The advice that Mair and Yelton dispense to help us early career librarians find jobs is the same kind of advice that can get you a date, get you some digits, or make a new friend.

Here is a sort of online job hunt library guide, a list of things I’ve found and liked:
Re.Vu – easily create an online resume and cool infographics
Glassdoor –mine facebook for networking possibilities
Resunate –find the ‘must-have’ jargon from a job description onto your cover letter
Huntsy –job tracking application that sends you reminders to follow up
Rezscore–grades your resume and identifies your worth to employers

And one last piece of job hunt inspiration: this is my new personal mantra.

On the Prowl


I recently relocated to Burlington, Vermont, from Brooklyn, New York. The decision to move was a difficult one, but after weighing the positives for my wife’s (have I mentioned yet that I got married in September?! <3!) new job and the opportunities for her career against our ever-increasing rent and quality of life, we came to the conclusion that we could have more space and cleaner air (my allergies are nonexistent in Vermont) while she gets to work her dream job. I miss my Desk Set friends, but for me, having just finishing library school, I felt that as an early career librarian, my job search was fairly flexible and ripe for relocation. And hey, I’m always open to working outside of libraries!

On The Prowl is a column about my job search. This job search is unlike any other I’ve ever embarked on before—for one, I’ve finally got the degree for the job that I want. And as I ready myself for the job search journey, I’m doing the usual things like revamping my resume, updating my online presence on things like LinkedIn, making peace with my online presence on things like Twitter, accepting the fact that yes, you do in fact have to write original cover letters for every job you apply to, and also I’ve been reaching out to my network of librarians and colleagues for inspiration and support.

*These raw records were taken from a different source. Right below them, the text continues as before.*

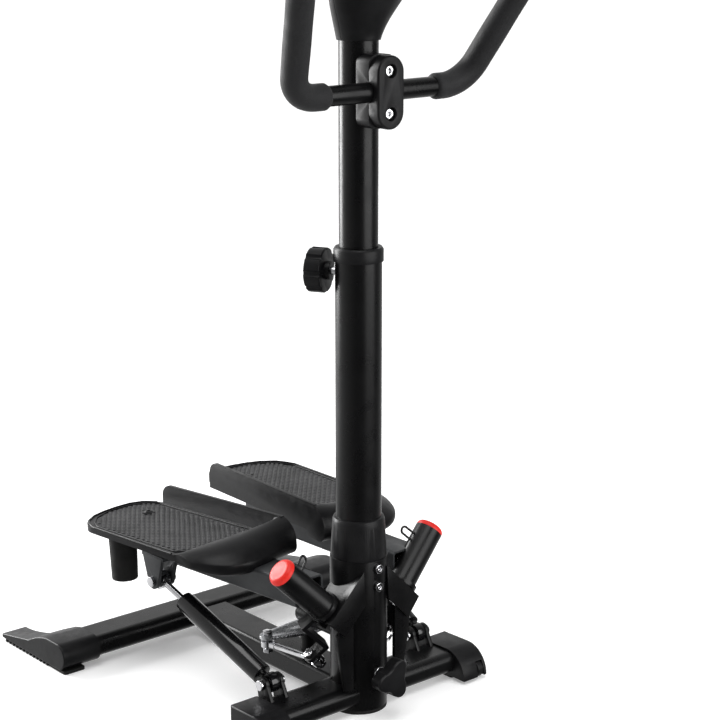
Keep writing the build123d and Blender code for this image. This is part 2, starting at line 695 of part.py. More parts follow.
with BuildPart() as pedal_arm:
    with BuildSketch(ARM_PLANE):
        RectangleRounded(ARM_WIDTH, ARM_HEIGHT, 5)
        RectangleRounded(ARM_WIDTH - 6, ARM_HEIGHT - 6, 3, mode=Mode.SUBTRACT)
    extrude(amount=ARM_LENGTH)
    with BuildSketch(Plane(origin=(128, CYLINDER_HEAD.Y - 24, 188.5), x_dir=(1, 0, 0), z_dir=(0, 1, 0))):
        Rectangle(68, 5)
    extrude(amount=48)
    for ear_x in EAR_STARTS:
        ear_plane = Plane(origin=CYLINDER_HEAD + Vector(ear_x, 0, 0), x_dir=(0, 1, 0), z_dir=(1, 0, 0))
        with BuildSketch(ear_plane):
            Circle(EAR_R)
            Polygon((-EAR_R, 0), (EAR_R, 0), (22, 36), (-22, 36), align=None)
        extrude(amount=EAR_THICKNESS)
    drill(4.05, Plane(origin=CYLINDER_HEAD, z_dir=(1, 0, 0)), 60, both=True)
    drill(SLEEVE_R + 0.05, pivot_plane(-SLEEVE_LENGTH - 20), SLEEVE_LENGTH + 60)
    drill(SLEEVE_R + 3.1, pivot_plane(LEVER_HUB - 10), LEVER_PLATE + 10.1)
arm = pedal_arm.part.solids().sort_by(SortBy.VOLUME)[-1]

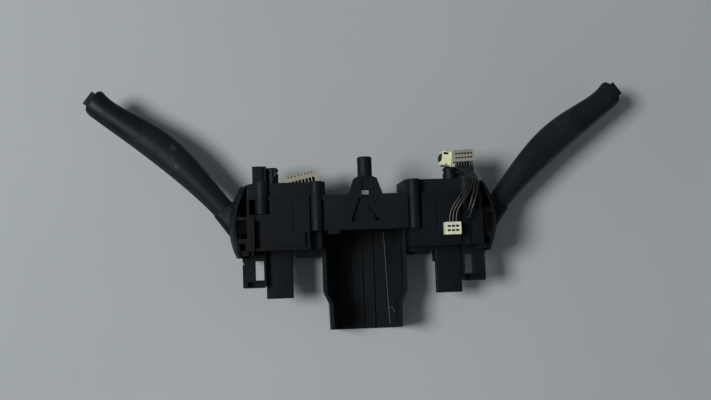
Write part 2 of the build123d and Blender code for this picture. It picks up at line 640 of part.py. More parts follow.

Along the way, I’ve noticed a definite meme: everyone wants to dispense sage advice. But you already know this; you’ve heard it all before. And more than that, the “job search advice” I’ve been noticing is strikingly similar to other types of advice for situations that have to do with routine rejection and irrational optimism. Yes, I’m talking about dating advice. Before getting married, I’m not going to lie; I have dated people. I may have even dated you. But as a married person, I can reflect back on what worked and what was a waste of time.

Each month in On the Prowl, I’ll be translating the job search advice from one source to dating advice that I can actually use in my job search. The major takeaway from most job search advice is: “dress nice, be on time, don’t lie, and don’t be creepy.” I cannot emphasize that last point enough. Don’t be creepy, people! This means making and sustaining eye contact! This means having a confident handshake! This means not making people feel uncomfortable with irrelevant stories or inappropriate remarks!